SALEVÂT-I ŞERÎFENİN FAZİLETİ


Resûlullâh Efendimize salevât-ı şerîfe getirmek Allâhü Teâlâ’nın rahmetine ve mağfiretine vesîle olur. En kısa salevat “Allâhümme Salli alâ Muhammed ve alâ âli Muhammed” demektir.
Resûlullâh Efendimiz sallallâhü aleyhi ve sellem hazretleri buyurdular:
• “Gece sabaha karşı bir acâib rüya gördüm; ümmetimden bir adam sırât üzerinde güçlükle yürümekte; elleri ve dizleriyle emekleyerek ilerlemeye çalışmaktaydı. Bu sırada bana getirdiği salevâtları geldi ve elinden tutarak onu kaldırdı ve sırâtı geçirdi.” (Taberânî ve Deylemî)
“Bana salevâtı çok getiriniz.
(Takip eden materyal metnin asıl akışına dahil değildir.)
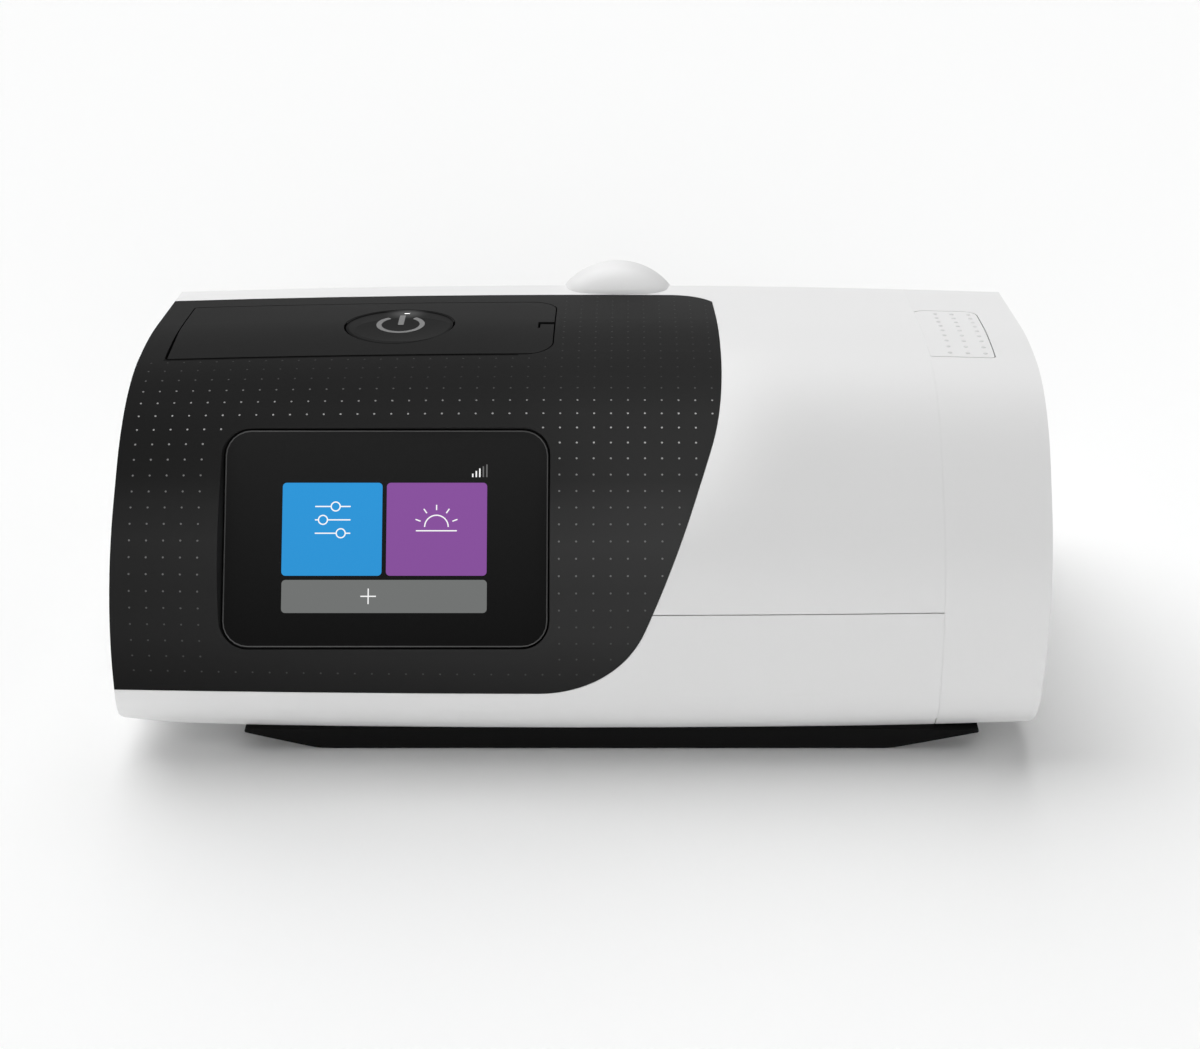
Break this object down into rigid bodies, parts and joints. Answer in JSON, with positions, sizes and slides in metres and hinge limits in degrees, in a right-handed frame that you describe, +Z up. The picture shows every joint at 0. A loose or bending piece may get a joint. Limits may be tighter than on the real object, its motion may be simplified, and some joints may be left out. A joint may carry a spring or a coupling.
{
  "type": "CPAP machine",
  "caption": "Bedside air-pressure therapy machine: curved casing with tilted screen, top cover with dished button, slide-out humidifier tub and rear hose outlet.",
  "frame": {"origin": "on the surface it stands on, under the middle of the overall box", "axes": "+X along the machine towards the humidifier tub, -Y is the front with the screen, +Z up"},
  "size_m": [0.2592, 0.1384, 0.095],
  "materials": {
    "shell_pale": "smooth satin pale grey moulding",
    "fascia_dark": "satin charcoal moulding",
    "button_dark": "satin charcoal, dished",
    "plinth_black": "matte black",
    "rubber_black": "matte",
    "screen_glass": "polished, dark tint",
    "display_dark": "dark display panel",
    "lamp_clear": "clear light pipe",
    "board_green": "solder-masked board",
    "card_blue": "plain moulded card",
    "inner_grey": "moulded, unpainted",
    "inner_pale": "moulded, unpainted",
    "copper": "wound copper on laminated core",
    "steel": "plain",
    "brass_plain": "bright contacts",
    "aluminium_plain": "brushed",
    "foam_grey": "open-cell foam",
    "filter_pale": "pleated paper and felt",
    "tub_clear": "clear moulded polycarbonate"
  },
  "bodies": {
    "housing": {"base_plinth": "plinth_black", "rubber_feet": "rubber_black", "lower_casing": "shell_pale", "upper_casing": "shell_pale", "front_fascia": "fascia_dark", "screen_glass": "screen_glass", "screen_gasket": "rubber_black", "display_panel": "display_dark", "card_well": "fascia_dark", "hinge_pin": "steel", "button_switch": "board_green", "main_board": "board_green", "radio_module": "steel", "card_socket": "steel", "blower_lower": "inner_grey", "blower_upper": "inner_grey", "motor_bearings": "steel", "motor_can": "steel", "motor_stator": "copper", "blower_mount": "rubber_black", "blower_duct": "inner_grey", "outlet_duct": "inner_grey", "inlet_foam": "foam_grey", "filter_hinge_pin": "steel", "air_filter": "filter_pale", "power_socket": "plinth_black", "socket_contacts": "brass_plain", "bay_liner": "inner_grey", "heater_plate": "aluminium_plain", "bay_port_seals": "rubber_black", "outlet_spigot": "inner_pale", "outlet_seal": "rubber_black", "casing_screws": "steel", "board_screws": "steel"},
    "rotor": {"impeller": "inner_pale", "rotor_shaft": "steel"},
    "card_door": {"card_door": "fascia_dark"},
    "power_button": {"power_button": "button_dark", "status_light_pipe": "lamp_clear"},
    "memory_card": {"memory_card": "card_blue"},
    "tub": {"tub_base": "tub_clear", "tub_heat_plate": "steel", "tub_seal": "rubber_black", "tub_lid": "tub_clear", "tub_end_cap": "shell_pale"},
    "release_pad": {"tub_release_pad": "shell_pale"},
    "filter_cover": {"filter_cover": "shell_pale"}
  },
  "joints": [
    {"name": "impeller_spin", "type": "hinge", "parent": "housing", "child": "rotor", "pos_m": [-0.0587, 0.006, 0.03], "axis": [0, 0, 1], "continuous": true},
    {"name": "card_door_hinge", "type": "hinge", "parent": "housing", "child": "card_door", "pos_m": [-0.1115, 0.0058, 0.08917], "axis": [0, -1, 0], "range_deg": [0, 90]},
    {"name": "power_button_press", "type": "slide", "parent": "housing", "child": "power_button", "axis": [0, 0, -1], "range_m": [0, 0.0008], "stiffness_N_per_m": 800, "springref_m": -0.0005},
    {"name": "memory_card_eject", "type": "slide", "parent": "housing", "child": "memory_card", "axis": [0, 0, 1], "range_m": [0, 0.0035]},
    {"name": "tub_slide", "type": "slide", "parent": "housing", "child": "tub", "axis": [1, 0, 0], "range_m": [0, 0.13]},
    {"name": "release_press", "type": "slide", "parent": "tub", "child": "release_pad", "axis": [0, 0, -1], "range_m": [0, 0.0012], "stiffness_N_per_m": 700, "springref_m": -0.0005},
    {"name": "filter_cover_hinge", "type": "hinge", "parent": "housing", "child": "filter_cover", "pos_m": [-0.0957, 0.06484, 0.0209], "axis": [-1, 0, 0], "range_deg": [0, 90]}
  ]
}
Muhakkak kabirde ilk önce benden suâl olunacaksınız. ” (Sehâvî)
İnsan ölüp defnolunduğunda iki melek gelip kabir suâllerini sorarlar: ‘Rabbin kimdir, peygamberin kimdir, dînin nedir?’ derler.
Her kim dünyada kelime-i şehâdeti ve Peygamber Efendimize salevâtı çok okursa bu iki meleğe cevâbı kolay verir:
“Rabbim Allâh’dır, Peygamberim Muhammed aleyhisselâmdır, dînim de İslâm’dır” der. Bundan sonra kabri cennet bahçelerinden bir bahçe olur.
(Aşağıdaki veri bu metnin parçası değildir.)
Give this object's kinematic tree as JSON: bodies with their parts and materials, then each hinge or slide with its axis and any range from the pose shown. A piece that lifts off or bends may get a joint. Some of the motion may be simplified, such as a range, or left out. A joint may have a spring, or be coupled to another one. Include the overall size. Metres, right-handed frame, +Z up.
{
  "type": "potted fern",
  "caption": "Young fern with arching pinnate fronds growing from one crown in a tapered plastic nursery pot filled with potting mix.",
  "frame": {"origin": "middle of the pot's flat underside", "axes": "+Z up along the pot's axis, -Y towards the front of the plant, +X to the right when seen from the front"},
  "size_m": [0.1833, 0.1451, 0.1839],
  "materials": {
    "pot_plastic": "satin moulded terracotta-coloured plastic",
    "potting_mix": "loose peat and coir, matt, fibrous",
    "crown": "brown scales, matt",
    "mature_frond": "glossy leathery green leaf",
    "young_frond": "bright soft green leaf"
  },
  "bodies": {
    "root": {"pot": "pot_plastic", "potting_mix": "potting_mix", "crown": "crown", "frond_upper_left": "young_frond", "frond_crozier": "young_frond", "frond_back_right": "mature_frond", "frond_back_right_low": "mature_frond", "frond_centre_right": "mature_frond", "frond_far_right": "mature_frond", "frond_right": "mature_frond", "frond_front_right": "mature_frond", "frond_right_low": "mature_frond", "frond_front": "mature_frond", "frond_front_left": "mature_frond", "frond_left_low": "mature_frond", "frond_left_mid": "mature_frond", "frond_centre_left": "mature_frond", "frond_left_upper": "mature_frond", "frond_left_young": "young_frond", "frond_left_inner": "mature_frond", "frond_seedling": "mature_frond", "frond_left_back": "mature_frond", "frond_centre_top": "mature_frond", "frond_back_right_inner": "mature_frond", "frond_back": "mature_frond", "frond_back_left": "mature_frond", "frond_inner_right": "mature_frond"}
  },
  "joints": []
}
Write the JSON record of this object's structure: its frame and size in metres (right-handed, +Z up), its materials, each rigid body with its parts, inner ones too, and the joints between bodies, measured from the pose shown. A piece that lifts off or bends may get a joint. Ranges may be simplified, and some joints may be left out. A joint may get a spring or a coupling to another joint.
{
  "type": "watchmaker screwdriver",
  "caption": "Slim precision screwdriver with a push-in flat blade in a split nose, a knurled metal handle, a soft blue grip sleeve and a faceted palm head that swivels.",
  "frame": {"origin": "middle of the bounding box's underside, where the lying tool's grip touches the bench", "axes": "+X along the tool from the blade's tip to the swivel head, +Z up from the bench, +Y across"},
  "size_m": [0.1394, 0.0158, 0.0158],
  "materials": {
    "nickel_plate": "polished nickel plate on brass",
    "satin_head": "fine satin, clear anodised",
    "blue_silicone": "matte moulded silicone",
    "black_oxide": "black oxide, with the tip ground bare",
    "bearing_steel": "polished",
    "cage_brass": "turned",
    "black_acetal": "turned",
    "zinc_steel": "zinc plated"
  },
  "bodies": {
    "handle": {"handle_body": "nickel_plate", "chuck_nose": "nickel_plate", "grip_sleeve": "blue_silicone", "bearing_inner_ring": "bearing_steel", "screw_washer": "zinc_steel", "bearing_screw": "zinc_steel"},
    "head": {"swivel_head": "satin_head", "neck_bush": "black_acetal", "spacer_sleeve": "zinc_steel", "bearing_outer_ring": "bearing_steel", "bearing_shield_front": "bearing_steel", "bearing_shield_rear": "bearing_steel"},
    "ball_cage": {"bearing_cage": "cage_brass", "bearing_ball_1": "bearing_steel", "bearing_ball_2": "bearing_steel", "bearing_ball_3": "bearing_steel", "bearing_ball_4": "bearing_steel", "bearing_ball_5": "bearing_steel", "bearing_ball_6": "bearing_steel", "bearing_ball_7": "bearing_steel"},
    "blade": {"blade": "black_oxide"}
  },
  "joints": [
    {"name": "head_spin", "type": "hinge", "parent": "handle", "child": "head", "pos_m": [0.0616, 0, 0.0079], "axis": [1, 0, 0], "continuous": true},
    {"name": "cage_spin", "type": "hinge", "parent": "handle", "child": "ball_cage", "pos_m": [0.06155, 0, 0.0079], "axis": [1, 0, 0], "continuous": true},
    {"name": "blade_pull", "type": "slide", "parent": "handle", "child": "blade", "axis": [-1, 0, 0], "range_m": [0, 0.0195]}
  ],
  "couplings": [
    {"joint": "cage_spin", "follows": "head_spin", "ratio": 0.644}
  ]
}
Süfyân-ı Sevrî rahimehullâh buyurdu:
Kâbe’yi tavaf ederken hacılardan Peygamber Efendimize çok salevât getiren bir adam gördüm. Ona “Burası Allâhü Teâlâ’ya duâ edilecek yerdir.” dedim. Dedi ki:
“Bak, sana halimi bildireyim de anla. Memleketimde iken vefâtı yaklaşan bir kardeşim vardı. Ölümü anında yüzünün karardığını gördüm. Kardeşimin bu haline çok üzülmüştüm. Bu sırada yanımıza nurlu yüzü kandil gibi parlayan bir zât geldi. Eliyle meshedince kardeşimin yüzü ay gibi parlamaya başladı. Çok sevindim ve:
“Şu yaptığınızdan dolayı Allâhü Teâlâ sizi hayırla mükâfatlandırsın. Siz kimsiniz” diye sordum,
“Ben Resûlullâh aleyhisselâma salevât-ı şerîfe getirenlerle alakadar olmakla vazifeli meleğim. Vazifemi böyle yaparım. Muhakkak kardeşin çok salevât-ı şerîfe okurdu.” dedi.